I’m successful despite going to college.
Now with my 7 1/2 year old daughter, I’ve decided to ‘front-load’ the education process. I pay dearly for private school but it’s paying off. My 2nd Grader reads at a 5th or 6th grade level. If things work out, and if she wants to, she’ll wind up going to any university she wants and they’ll pay her to come.
I know I’m hopeless.
October 25th, 2007 at 11:11 pm
Sowell, himself, I think credited a teacher in his Harlem grammar school with giving him the basic education that later enabled him to get a doctorate in economics and be a student of Milton Friedman at the University of Chicago. So Keija has the right idea or at least an idea that Sowell and I agree with.
But what schools’ graduates should an ad agency look at to recruit?
Perhaps graduates of widely differing schools, even non-graduates.
October 26th, 2007 at 7:10 am
I generally agree with everything you said, Bob, but I’ve noticed one interesting phenomenon over the years. The Ivy Leaguers really take care of each other in business. It’s almost like they’ve joined some kind of cosa nostra. I’ve known a few people from Harvard and Yale, for example, who derive literally ALL their business from fellow alums. Other than that, it really doesn’t matter. I don’t ever recall being asked where I went to college in a business context since I graduated thirty-five years ago.
October 26th, 2007 at 9:20 am
For a really interesting read on the Ivies, go to http://en.wikipedia.org/wiki/Ivy_League .

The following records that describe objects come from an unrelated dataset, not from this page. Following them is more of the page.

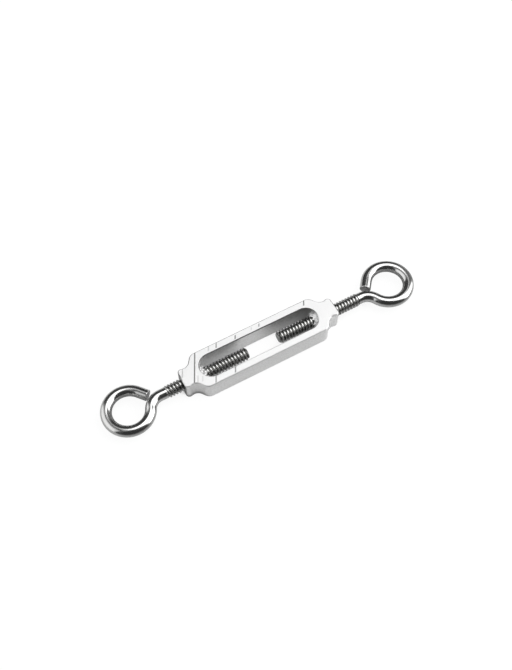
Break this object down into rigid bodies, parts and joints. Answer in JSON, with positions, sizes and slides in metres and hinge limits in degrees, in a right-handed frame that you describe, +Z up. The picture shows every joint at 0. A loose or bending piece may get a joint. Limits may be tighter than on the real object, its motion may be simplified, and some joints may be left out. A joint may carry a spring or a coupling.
{
  "type": "eye and eye turnbuckle",
  "caption": "Aluminium turnbuckle with a slotted open body and a threaded wire eye bolt screwed into each end, used to tension a line.",
  "frame": {"origin": "centre of the body's underside, on which the part lies", "axes": "+X along the two screws, from the right-hand eye bolt to the left-hand one; +Y across the body's two rails; +Z up through the slot"},
  "size_m": [0.147, 0.0234, 0.0095],
  "materials": {
    "body_aluminium": "pale satin aluminium with fine draw lines and a few thin tool marks",
    "bright_steel": "bright polished steel wire with a rolled thread"
  },
  "bodies": {
    "body": {"turnbuckle_body": "body_aluminium"},
    "right_hand_eye_bolt": {"eye_bolt_right_hand": "bright_steel"},
    "left_hand_eye_bolt": {"eye_bolt_left_hand": "bright_steel"}
  },
  "joints": [
    {"name": "right_hand_screw", "type": "slide", "parent": "body", "child": "right_hand_eye_bolt", "axis": [-1, 0, 0], "range_m": [-0.006, 0.0185]},
    {"name": "left_hand_screw", "type": "slide", "parent": "body", "child": "left_hand_eye_bolt", "axis": [1, 0, 0], "range_m": [-0.006, 0.0185]}
  ],
  "couplings": [
    {"joint": "left_hand_screw", "follows": "right_hand_screw", "ratio": 1}
  ]
}
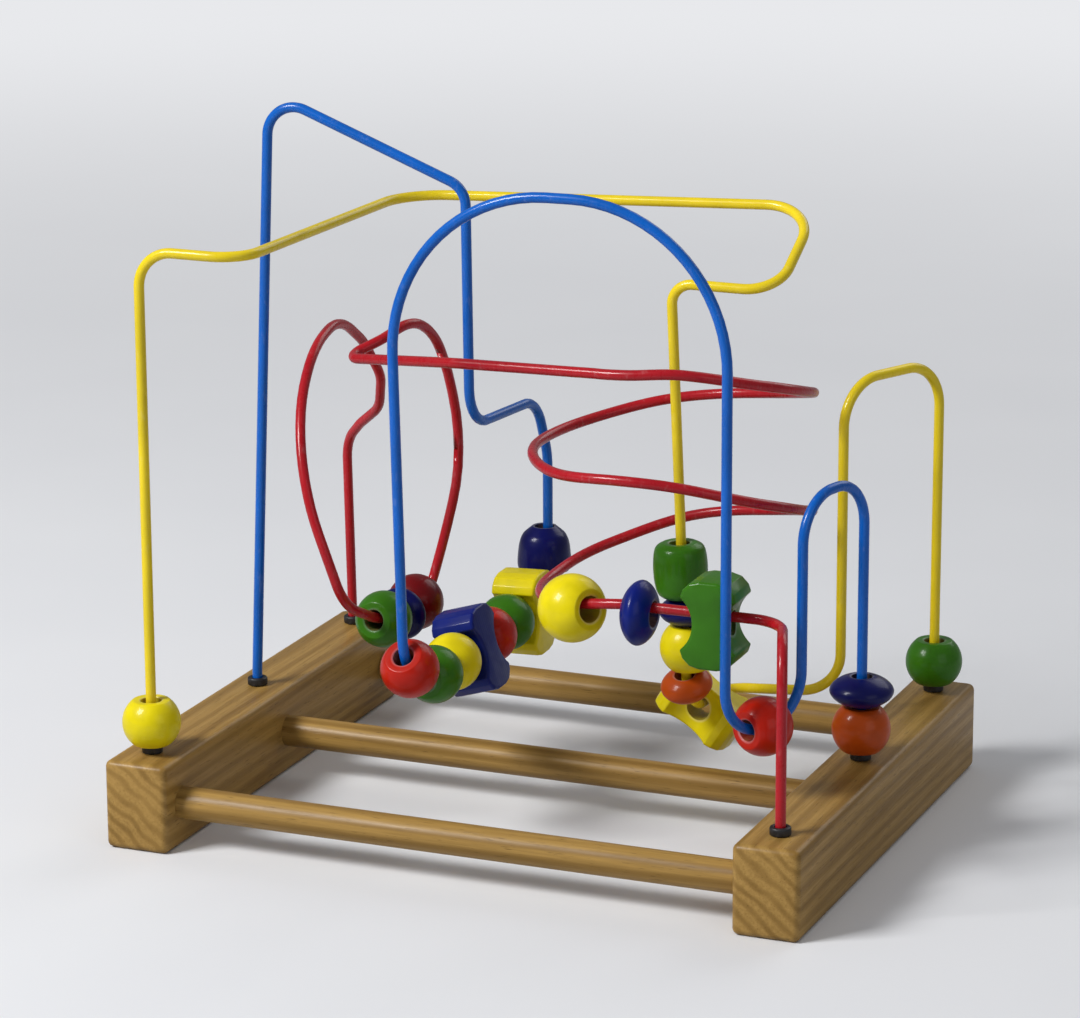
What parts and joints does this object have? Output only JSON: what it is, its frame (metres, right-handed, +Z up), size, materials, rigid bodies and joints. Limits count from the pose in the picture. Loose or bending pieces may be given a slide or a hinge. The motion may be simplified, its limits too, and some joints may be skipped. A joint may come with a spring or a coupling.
{
  "type": "bead maze",
  "caption": "Wooden bead maze: end boards joined by dowel rails carry bent coloured wires with painted beads that slide along them.",
  "frame": {"origin": "bottom centre of the toy, on the floor midway between the end boards", "axes": "+X along the rails to the right, +Y to the back, +Z up"},
  "size_m": [0.28, 0.216, 0.2727],
  "materials": {
    "wood": "clear satin lacquer",
    "blue_wire": "gloss painted",
    "red_wire": "gloss painted",
    "yellow_wire": "gloss painted",
    "cap": "satin",
    "green": "gloss painted",
    "yellow": "gloss painted",
    "red": "gloss painted",
    "dark_red": "gloss painted",
    "orange": "gloss painted",
    "blue": "gloss painted",
    "navy": "gloss painted"
  },
  "bodies": {
    "frame": {"board_left": "wood", "board_right": "wood", "rail_front": "wood", "rail_middle": "wood", "rail_back": "wood", "wire_blue": "blue_wire", "wire_red": "red_wire", "wire_yellow": "yellow_wire", "cap_blue_left": "cap", "cap_blue_right": "cap", "cap_red_left": "cap", "cap_red_right": "cap", "cap_yellow_left": "cap", "cap_yellow_right": "cap"},
    "ball_red_bend": {"ball_red_bend": "red"},
    "ball_green_row_front": {"ball_green_row_front": "green"},
    "ball_yellow_row": {"ball_yellow_row": "yellow"},
    "block_blue_row": {"block_blue_row": "blue"},
    "ball_red_row": {"ball_red_row": "red"},
    "ball_green_row_back": {"ball_green_row_back": "green"},
    "block_yellow_row": {"block_yellow_row": "yellow"},
    "bell_navy": {"bell_navy": "navy"},
    "ball_green_low": {"ball_green_low": "green"},
    "disc_navy_low": {"disc_navy_low": "navy"},
    "ball_red_low": {"ball_red_low": "dark_red"},
    "ball_yellow_large": {"ball_yellow_large": "yellow"},
    "disc_blue_arm": {"disc_blue_arm": "blue"},
    "block_green_arm": {"block_green_arm": "green"},
    "ball_yellow_post": {"ball_yellow_post": "yellow"},
    "disc_navy_post": {"disc_navy_post": "navy"},
    "barrel_green_post": {"barrel_green_post": "green"},
    "disc_orange_post": {"disc_orange_post": "orange"},
    "block_yellow_post": {"block_yellow_post": "yellow"},
    "ball_yellow_foot": {"ball_yellow_foot": "yellow"},
    "ball_green_foot": {"ball_green_foot": "green"},
    "ball_orange_foot": {"ball_orange_foot": "orange"},
    "disc_navy_foot": {"disc_navy_foot": "navy"},
    "ball_red_low_bend": {"ball_red_low_bend": "red"}
  },
  "joints": [
    {"name": "ball_red_bend_travel", "type": "hinge", "parent": "frame", "child": "ball_red_bend", "pos_m": [-0.02991, -0.05223, 0.08671], "axis": [-0.9997, 0.0004, -0.0239], "range_deg": [0, 40]},
    {"name": "ball_green_row_front_slide", "type": "slide", "parent": "frame", "child": "ball_green_row_front", "axis": [0, 0.9999, 0.0147], "range_m": [0, 0.001]},
    {"name": "ball_yellow_row_slide", "type": "slide", "parent": "ball_green_row_front", "child": "ball_yellow_row", "axis": [0, 0.9999, 0.0147], "range_m": [0, 0.001]},
    {"name": "block_blue_row_slide", "type": "slide", "parent": "ball_yellow_row", "child": "block_blue_row", "axis": [0, 0.9999, 0.0147], "range_m": [0, 0.001]},
    {"name": "ball_red_row_slide", "type": "slide", "parent": "block_blue_row", "child": "ball_red_row", "axis": [0, 0.9999, 0.0147], "range_m": [0, 0.001]},
    {"name": "ball_green_row_back_slide", "type": "slide", "parent": "ball_red_row", "child": "ball_green_row_back", "axis": [0, 0.9999, 0.0147], "range_m": [0, 0.001]},
    {"name": "block_yellow_row_slide", "type": "slide", "parent": "ball_green_row_back", "child": "block_yellow_row", "axis": [0, 0.9999, 0.0147], "range_m": [0, 0.001]},
    {"name": "bell_navy_slide", "type": "slide", "parent": "frame", "child": "bell_navy", "axis": [0, 0, 1], "range_m": [0, 0.026]},
    {"name": "ball_green_low_travel", "type": "hinge", "parent": "frame", "child": "ball_green_low", "pos_m": [-0.0799, -0.00033, 0.10879], "axis": [0.9447, 0, 0.328], "range_deg": [-8, 0]},
    {"name": "disc_navy_low_slide", "type": "slide", "parent": "frame", "child": "disc_navy_low", "axis": [0, 1, 0], "range_m": [0, 0.001]},
    {"name": "ball_red_low_slide", "type": "slide", "parent": "disc_navy_low", "child": "ball_red_low", "axis": [0, 1, 0], "range_m": [0, 0.001]},
    {"name": "ball_yellow_large_travel", "type": "hinge", "parent": "frame", "child": "ball_yellow_large", "pos_m": [0.05344, -0.00584, 0.10247], "axis": [-0.1444, 0.0465, 0.9884], "range_deg": [0, 13]},
    {"name": "disc_blue_arm_slide", "type": "slide", "parent": "frame", "child": "disc_blue_arm", "axis": [1, 0, 0], "range_m": [0, 0.008]},
    {"name": "block_green_arm_slide", "type": "slide", "parent": "frame", "child": "block_green_arm", "axis": [1, 0, 0], "range_m": [-0.008, 0.006]},
    {"name": "ball_yellow_post_slide", "type": "slide", "parent": "frame", "child": "ball_yellow_post", "axis": [-0.0436, 0, 0.999], "range_m": [0, 0.028]},
    {"name": "disc_navy_post_slide", "type": "slide", "parent": "ball_yellow_post", "child": "disc_navy_post", "axis": [-0.0436, 0, 0.999], "range_m": [0, 0.028]},
    {"name": "barrel_green_post_slide", "type": "slide", "parent": "disc_navy_post", "child": "barrel_green_post", "axis": [-0.0436, 0, 0.999], "range_m": [0, 0.028]},
    {"name": "disc_orange_post_travel", "type": "hinge", "parent": "frame", "child": "disc_orange_post", "pos_m": [0.05616, 0.01889, 0.06295], "axis": [0.999, -0.0002, 0.0436], "range_deg": [0, 7]},
    {"name": "block_yellow_post_travel", "type": "hinge", "parent": "disc_orange_post", "child": "block_yellow_post", "pos_m": [0.05616, 0.01889, 0.06295], "axis": [0.999, -0.0002, 0.0436], "range_deg": [0, 11]},
    {"name": "ball_yellow_foot_slide", "type": "slide", "parent": "frame", "child": "ball_yellow_foot", "axis": [0, 0, 1], "range_m": [0, 0.15]},
    {"name": "ball_green_foot_slide", "type": "slide", "parent": "frame", "child": "ball_green_foot", "axis": [0, 0, 1], "range_m": [0, 0.09]},
    {"name": "ball_orange_foot_slide", "type": "slide", "parent": "frame", "child": "ball_orange_foot", "axis": [0, 0, 1], "range_m": [0, 0.028]},
    {"name": "disc_navy_foot_slide", "type": "slide", "parent": "ball_orange_foot", "child": "disc_navy_foot", "axis": [0, 0, 1], "range_m": [0, 0.028]},
    {"name": "ball_red_low_bend_travel", "type": "hinge", "parent": "frame", "child": "ball_red_low_bend", "pos_m": [0.10738, -0.05551, 0.0831], "axis": [0.8958, -0.4444, 0], "range_deg": [-32, 32]}
  ]
}
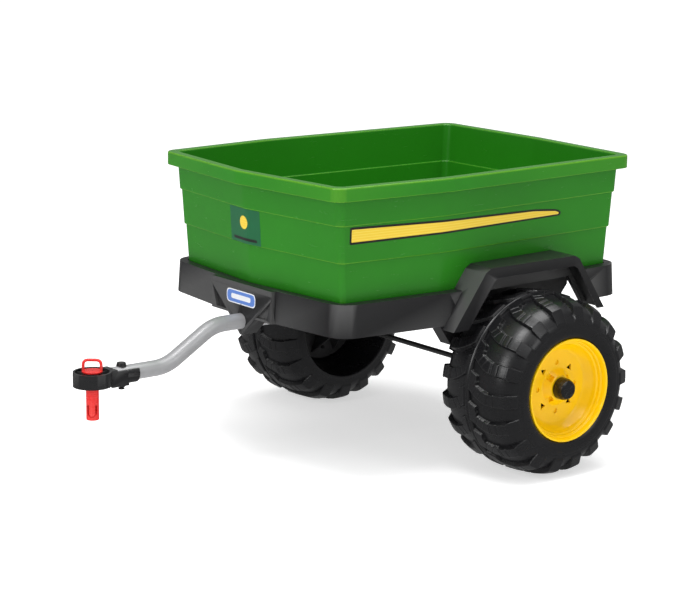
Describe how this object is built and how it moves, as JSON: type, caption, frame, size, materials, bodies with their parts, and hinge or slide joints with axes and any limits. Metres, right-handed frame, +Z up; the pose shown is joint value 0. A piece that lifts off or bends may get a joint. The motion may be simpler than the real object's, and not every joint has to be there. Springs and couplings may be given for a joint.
{
  "type": "ride-on toy trailer",
  "caption": "Two-wheeled tipper-style tub trailer for pedal go-karts and tractors, with balloon plastic tyres and a lift-out hitch pin.",
  "frame": {"origin": "on the ground, in the middle of the trailer's length and width", "axes": "+X forward towards the hitch, +Y to the trailer's left, +Z up"},
  "size_m": [1.0514, 0.815, 0.537],
  "materials": {
    "tub": "blow-moulded green plastic, satin gloss",
    "chassis": "charcoal plastic with a fine grain",
    "axle_steel": "black-coated steel rod",
    "fixings": "zinc-plated steel",
    "black_fixings": "black-coated steel",
    "drawbar": "silver-grey powder-coated steel tube",
    "hitch": "black plastic, semi-gloss",
    "pin": "red plastic, semi-gloss",
    "yellow_sticker": "printed film",
    "green_sticker": "printed film",
    "blue_sticker": "printed film",
    "tyre": "hollow blow-moulded black plastic, fine grain",
    "rim": "yellow plastic, glossy",
    "cap": "black plastic"
  },
  "bodies": {
    "trailer": {"tub": "tub", "chassis_tray": "chassis", "fender_left": "chassis", "fender_right": "chassis", "axle_support_left": "chassis", "axle_support_right": "chassis", "axle": "axle_steel", "axle_spacer_left": "fixings", "axle_spacer_right": "fixings", "push_nut_left": "fixings", "push_nut_right": "fixings", "drawbar_tube": "drawbar", "drawbar_bolt": "black_fixings", "drawbar_nut": "black_fixings", "hitch_head": "hitch", "hitch_screw": "black_fixings", "hitch_washer": "hitch", "hitch_nut": "hitch", "tub_screws": "black_fixings", "tub_nuts": "fixings", "support_screws": "fixings", "fender_screws": "black_fixings", "side_decal_left": "yellow_sticker", "side_decal_right": "yellow_sticker", "front_badge": "green_sticker", "drawbar_label": "blue_sticker"},
    "wheel_left": {"tyre_left": "tyre", "wheel_rim_left": "rim", "hub_disc_left": "chassis", "hub_cap_left": "cap", "wheel_screws_left": "fixings"},
    "wheel_right": {"tyre_right": "tyre", "wheel_rim_right": "rim", "hub_disc_right": "chassis", "hub_cap_right": "cap", "wheel_screws_right": "fixings"},
    "hitch_pin": {"hitch_pin": "pin"}
  },
  "joints": [
    {"name": "wheel_left_spin", "type": "hinge", "parent": "trailer", "child": "wheel_left", "pos_m": [-0.23325, 0.315, 0.162], "axis": [0, 1, 0], "continuous": true},
    {"name": "wheel_right_spin", "type": "hinge", "parent": "trailer", "child": "wheel_right", "pos_m": [-0.23325, -0.315, 0.162], "axis": [0, 1, 0], "continuous": true},
    {"name": "hitch_pin_lift", "type": "slide", "parent": "trailer", "child": "hitch_pin", "axis": [0, 0, 1], "range_m": [0, 0.09]}
  ]
}
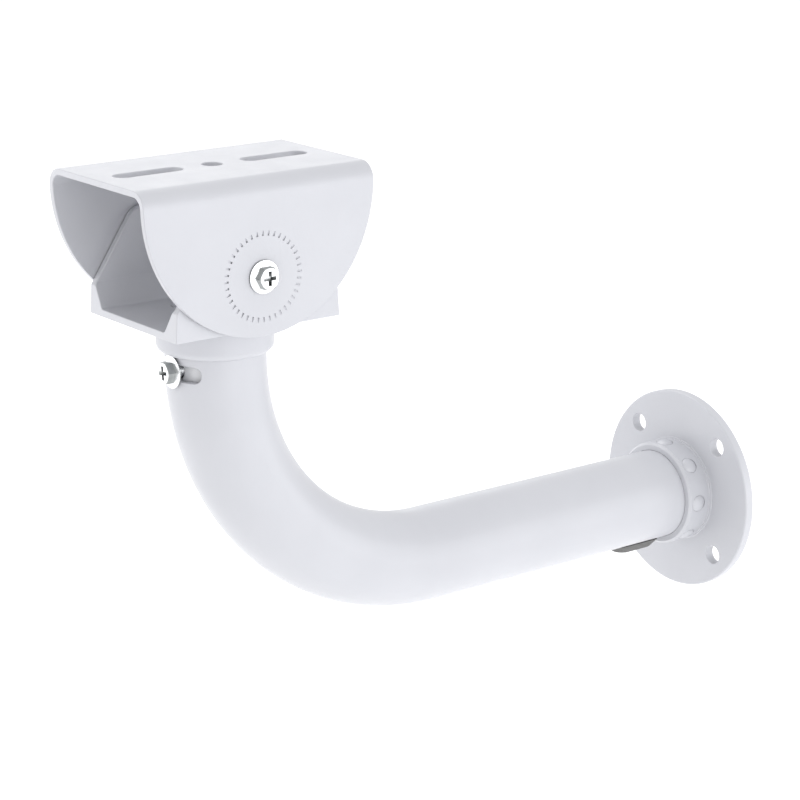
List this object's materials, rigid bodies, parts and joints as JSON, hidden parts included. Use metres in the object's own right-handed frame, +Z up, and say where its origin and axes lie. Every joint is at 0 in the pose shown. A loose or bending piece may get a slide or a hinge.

Richard, my husband went to Columbia for his MBA and while they all keep in touch, they’re not so good about sending leads each others way. Maybe Harvard and Yale grads are smarter networkers. ; )
October 26th, 2007 at 9:37 am
I live near Cambridge, Mass. and around here everyone knows at least 10 dopes who went to Harvard. It’s nice and all that, but – in an admittedly strange way – it gets very little respect.
A few years ago, we were in San Francisco. I went out to fetch the coffee and, because it was freezing!, I tossed on my husband’s Harvard sweatshirt. (Yes, he went there. Yes, we know at least 10 dopes who went there. Happily, he’s not one of ’em!)
I got such a reaction from the gent at the coffee shop – all “What’s it like?” and “Your husband was lucky to go there.” Much more that I would e-v-e-r get in the Boston area where plenty of Harvard graduates work at the coffee shops!
From that I formed my “distance matters,” theory of going to college — if you think you’re going to live on the East Coast after college, go to a Mid-West or West Coast school and vice-versa. People are naturally disdainful of what’s nearby and fascinated by what’s not.
As to the networking, I’d bet that two people who went to the University of Nebraska but were colleagues in business in Boston would favor each other a little bit too. I was lucky enough to go to a small private college which was perfect for me in every way … I had a much better experience there than my husband did at Harvard. He’s never “networked” with anyone from there, and his first job out of Harvard was packing boxes!
Sowell’s right, parents — look for the college where your kid will thrive. That’s the kind of place that will give them a truly life-enhancing (& worth the tuition) experience.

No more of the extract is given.